MCO’s are not vicariously liable for doctors’ malpractice

Bradford v. Jai Medical Systems Managed Care Organizations, Inc., — A.3d — (Md. 2014)

In this case, Maryland’s Court of Appeals ruled that an MCO assumes no vicarious liability for an affiliated physician’s malpractice.

This ruling isn’t new, especially in jurisdictions like Maryland that apply the Restatement of Agency 2d, § 267, according to which:

“One who represents that another is his servant or other agent and thereby causes a third person justifiably to rely upon the care or skill of such apparent agent is subject to liability to the third person for harm caused by the lack of care or skill of the one appearing to be a servant or other agent as if he were such.”

Under this provision, an MCO becomes vicariously liable only when it holds the physician out as its agent or employee.

In the case at bar, the patient subjectively believed that he was treated by the MCO’s agent, but this belief was false and the MCO did nothing to instill it. The MCO’s representation concerning its relationship with the (grossly) negligent physician was the physician’s listing in the provider directory that listed nearly 4,000 specialty providers participating in the MCO’s network. None of these providers was identified as an agent or employee of the MCO.

This standard set of facts – held the Court – precludes vicarious liability. Importantly, the Court noted that “there is no reason to preclude application of the theory of apparent agency in the context of an MCO and a network physician.”

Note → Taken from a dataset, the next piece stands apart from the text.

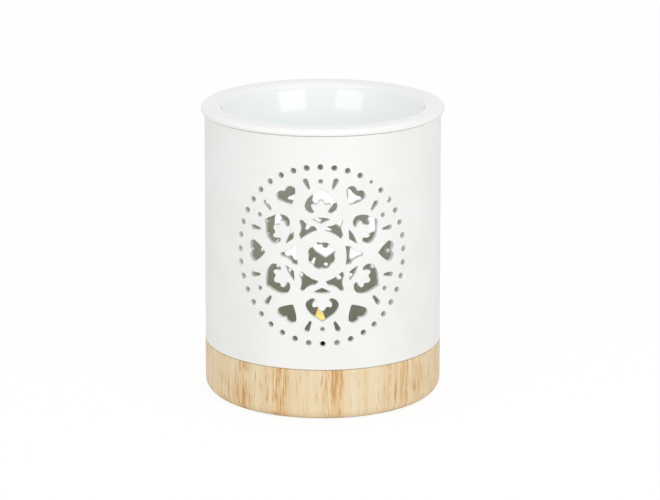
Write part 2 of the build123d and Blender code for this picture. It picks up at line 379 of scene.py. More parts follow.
def woodEffectGlaze(add):
    # ceramic print of pale timber under a satin clear glaze: smooth cream ground, soft tan clouds and, in
    # them, many fine brown dashes of grain; it is wrapped round the side as a sleeve, by turn and height
    coordinates = add("TexCoord")
    around = add("SeparateXYZ", {}, coordinates.outputs["UV"])
    turn = add("Math", {"operation": "MULTIPLY", 1: fullTurn}, around)
    across, beside = (add("Math", {"operation": part}, turn) for part in ("COSINE", "SINE"))
    level = add("Math", {"operation": "DIVIDE", 1: trayHigh[0]}, around.outputs["Y"])
    sleeve = add("CombineXYZ", {}, {"X": across, "Y": beside, "Z": level})
    place = add("VectorMath", {"operation": "SCALE", "Scale": trayHigh[0] * mm}, sleeve)
    mapped = add("ValToRGB", {"stops": woodPrint["crowding"]}, around)
    patch = add("TexNoise", woodPrint["patch"], place)
    fade = add("MapRange", woodPrint["fade"], patch)
    grains = []
    for width, length, detail in woodPrint["grains"]:
        upright = add("Mapping", {"Scale": (1, 1, width / length)}, place)
        grains.append(add("TexNoise", {"Scale": cells(width), "Detail": detail}, upright))
    band, streak, dash = grains
    ground = add("ValToRGB", {"stops": woodPrint["ground"]}, band)
    crowd = add("Math", {"operation": "MULTIPLY"}, {0: mapped, 1: fade})
    ragged = add("ValToRGB", {"stops": woodPrint["ragged"]}, streak)
    toTan = add("Math", {"operation": "MULTIPLY"}, {0: crowd, 1: ragged})
    dashLevel = add("Math", {"operation": "MULTIPLY_ADD", 1: woodPrint["crowdedDash"]}, {0: toTan, 2: dash})
    toBrown = add("ValToRGB", {"stops": woodPrint["dashes"]}, dashLevel)
    colour = ground.outputs[0]
    for ink, amount in (("tan", toTan), ("brown", toBrown)):
        colour = add("Mix", {"data_type": "RGBA", 7: woodPrint[ink]}, {0: amount, 6: colour}).outputs[2]
    swell = relief(add, coordinates.outputs["Object"], woodPrint["relief"])
    grain = add("Bump", {"Distance": woodPrint["grainDepth"] * mm}, {"Height": dash, "Normal": swell})
    return add("BsdfPrincipled", woodPrint["surface"], {"Base Color": colour, "Normal": grain})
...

Notably, the Court would have reached the same decision if it were to apply the Restatement of Torts 2d, § 429 (as do courts in some other jurisdictions). Under the Restatement of Torts 2d, § 429,

“One who employs an independent contractor to perform services for another which are accepted in the reasonable belief that the services are being rendered by the employer or by his servants, is subject to liability for physical harm caused by the negligence of the contractor in supplying such services, to the same extent as though the employer were supplying them himself or by his servants.”

Hence, the patient could only succeed at ascribing vicarious liability to the MCO if he showed that he reasonably believed that his doctor works for the MCO. The patient evidently failed to make the requisite showing.